Mohamad Taufik bin Suparno (born 31 October 1995) is a Singaporean professional footballer who plays as a forward for Singapore Premier League club Tampines Rovers and the Singapore national team.

Club career

Tampines Rovers

Taufik began his club career with S.League club Tampines Rovers in 2014. However, he made only one appearance for the club.

Young Lions
In 2015, Taufik signed for Young Lions and extended his contract up to 2018 when he rejoined his first club Tampines .

Back to Tampines 
The 2021 Singapore Premier League season saw Taufik appearing in 21 matches but only made the starting line-up thrice and scored on six occasions. 

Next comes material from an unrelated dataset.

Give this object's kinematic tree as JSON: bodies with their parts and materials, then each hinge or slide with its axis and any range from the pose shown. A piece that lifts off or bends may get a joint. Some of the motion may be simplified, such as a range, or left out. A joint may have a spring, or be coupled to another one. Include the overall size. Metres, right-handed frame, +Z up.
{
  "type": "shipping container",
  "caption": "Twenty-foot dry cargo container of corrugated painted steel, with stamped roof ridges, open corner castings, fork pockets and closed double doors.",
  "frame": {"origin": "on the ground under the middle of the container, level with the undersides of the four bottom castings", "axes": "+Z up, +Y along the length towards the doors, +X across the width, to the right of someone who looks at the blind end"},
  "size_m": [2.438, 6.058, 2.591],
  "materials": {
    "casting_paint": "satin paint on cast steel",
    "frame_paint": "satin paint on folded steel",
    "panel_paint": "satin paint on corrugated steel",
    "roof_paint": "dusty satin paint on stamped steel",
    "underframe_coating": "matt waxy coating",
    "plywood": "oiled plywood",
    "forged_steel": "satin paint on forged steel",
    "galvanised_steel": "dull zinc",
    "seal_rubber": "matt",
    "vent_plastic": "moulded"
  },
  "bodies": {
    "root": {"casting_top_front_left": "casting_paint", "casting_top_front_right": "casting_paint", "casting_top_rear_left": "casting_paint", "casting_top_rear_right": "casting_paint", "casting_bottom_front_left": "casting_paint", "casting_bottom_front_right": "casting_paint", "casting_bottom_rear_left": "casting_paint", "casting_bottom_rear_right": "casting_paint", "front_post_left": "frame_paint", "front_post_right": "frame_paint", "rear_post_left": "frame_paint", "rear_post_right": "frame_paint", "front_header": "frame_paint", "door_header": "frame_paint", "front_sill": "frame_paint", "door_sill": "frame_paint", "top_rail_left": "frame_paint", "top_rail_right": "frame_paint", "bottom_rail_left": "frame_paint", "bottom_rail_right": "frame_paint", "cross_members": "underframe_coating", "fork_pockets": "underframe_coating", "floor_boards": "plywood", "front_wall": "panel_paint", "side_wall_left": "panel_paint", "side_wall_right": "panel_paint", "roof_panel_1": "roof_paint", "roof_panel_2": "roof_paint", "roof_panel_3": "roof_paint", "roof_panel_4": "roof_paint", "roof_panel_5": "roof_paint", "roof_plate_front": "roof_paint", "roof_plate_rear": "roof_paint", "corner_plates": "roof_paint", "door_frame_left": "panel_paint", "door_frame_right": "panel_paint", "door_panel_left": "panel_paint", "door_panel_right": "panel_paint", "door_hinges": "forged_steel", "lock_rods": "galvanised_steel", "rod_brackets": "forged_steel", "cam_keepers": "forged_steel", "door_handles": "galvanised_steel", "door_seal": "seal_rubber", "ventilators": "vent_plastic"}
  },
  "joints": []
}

Taufik enjoyed a superb start to the 2022 SPL season, scoring 3 goals in his first 3 appearances, earning a call-up to the Singapore national football team. Taufik ended the 2022 season as the 3rd highest local goalscorer with 12 goals in 27 games for the stags.

International career
Taufik was first called up to the national senior team in 2015 by head coach Bernd Stange for the 2018 FIFA World Cup qualification(AFC) matches against Japan and Syria on 12 and 17 October 2015 respectively. However, Taufik did not get a chance to make his international debut for both matches.

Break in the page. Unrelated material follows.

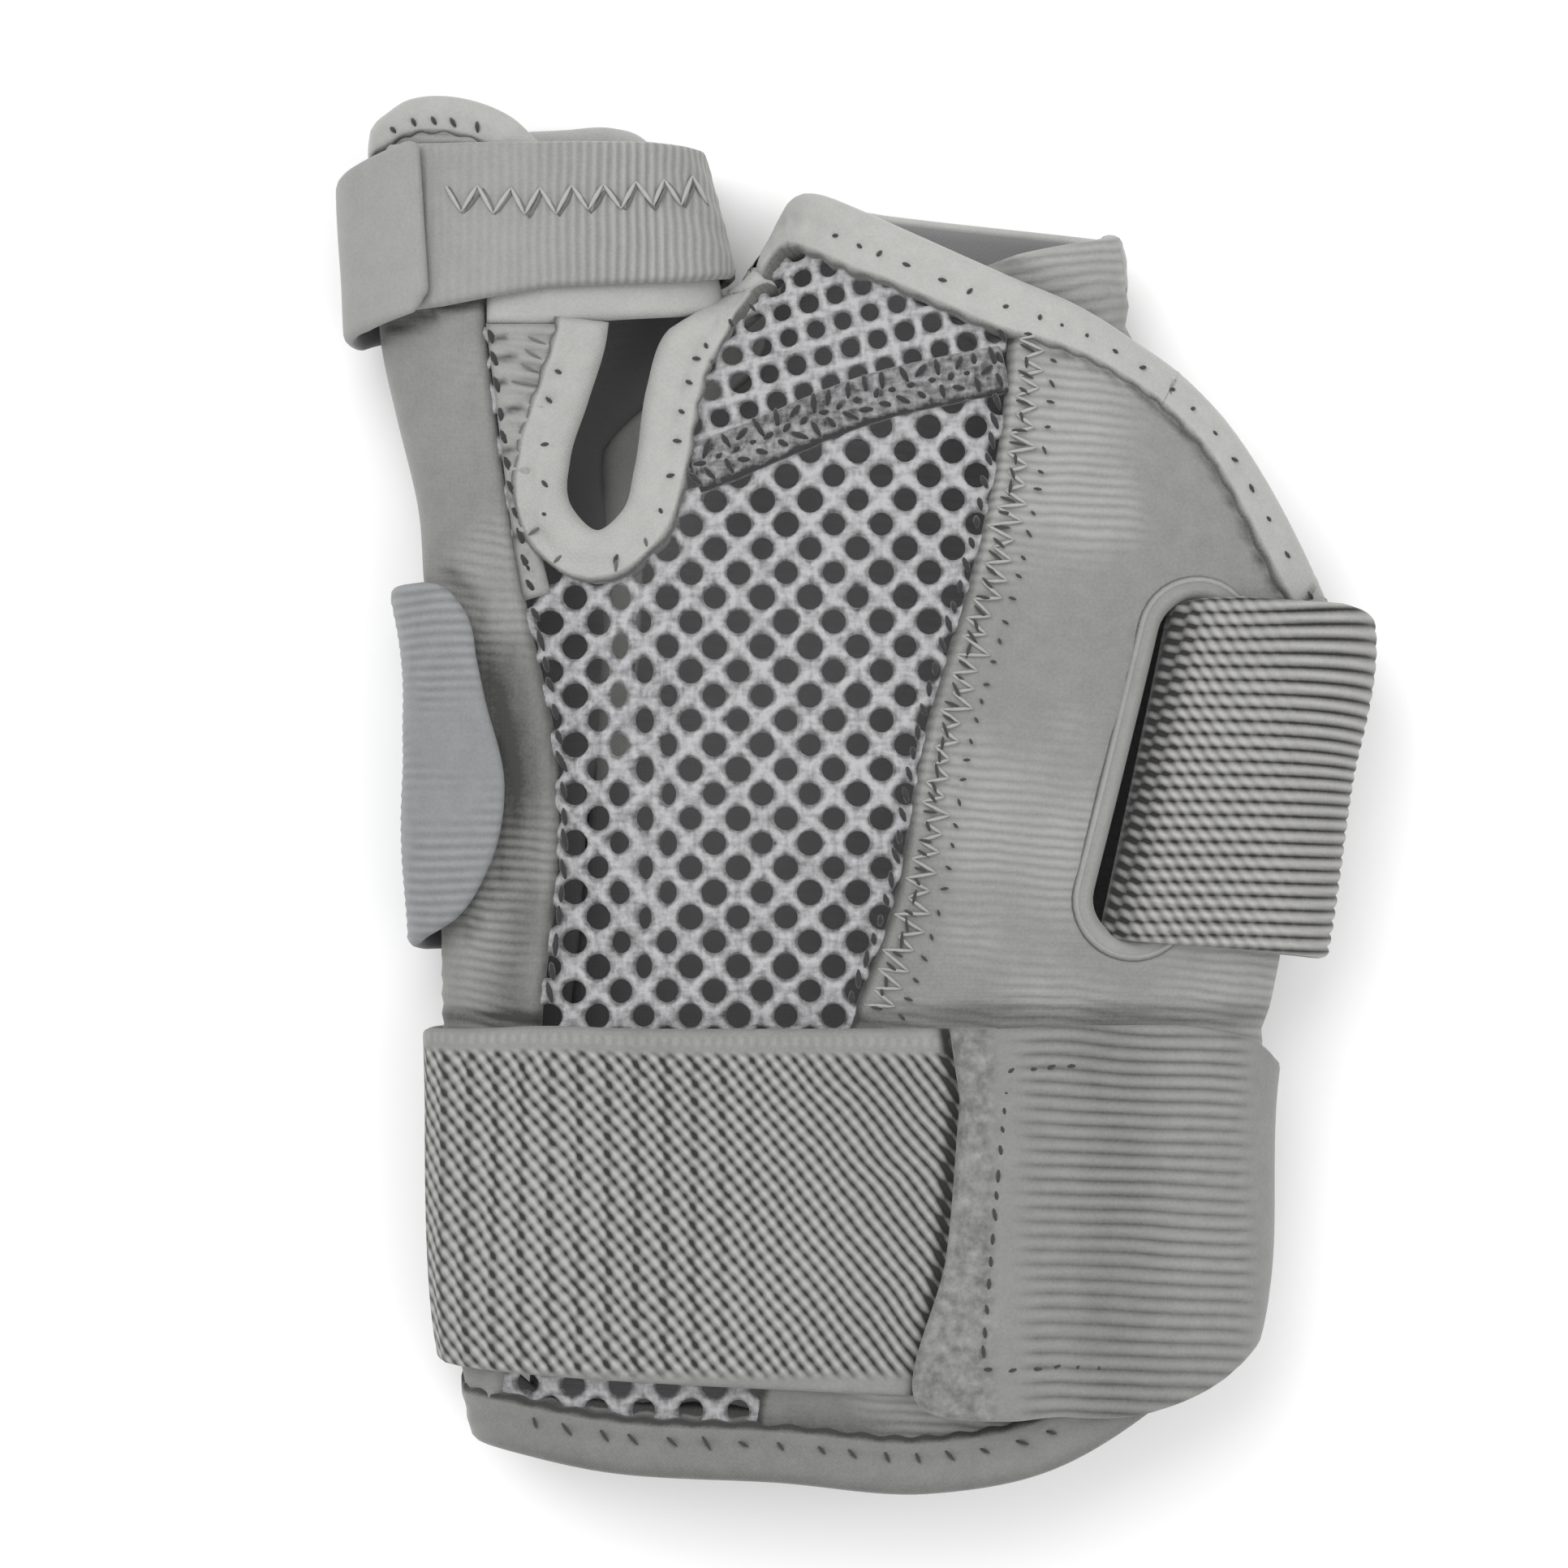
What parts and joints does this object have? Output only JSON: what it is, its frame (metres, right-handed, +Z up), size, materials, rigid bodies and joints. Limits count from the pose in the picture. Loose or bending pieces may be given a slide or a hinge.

Taufik made his full debut for the Lions on 26 March 2022, in a 2-1 win against Malaysia at the 2022 FAS Tri-Nations Series.

Others

Singapore Selection Squad
He was selected as part of the Singapore Selection squad for The Sultan of Selangor's Cup to be held on 6 May 2017.

Career statistics

Club
. Caps and goals may not be correct. Career caps and goals does not include 2016 S.League statistics.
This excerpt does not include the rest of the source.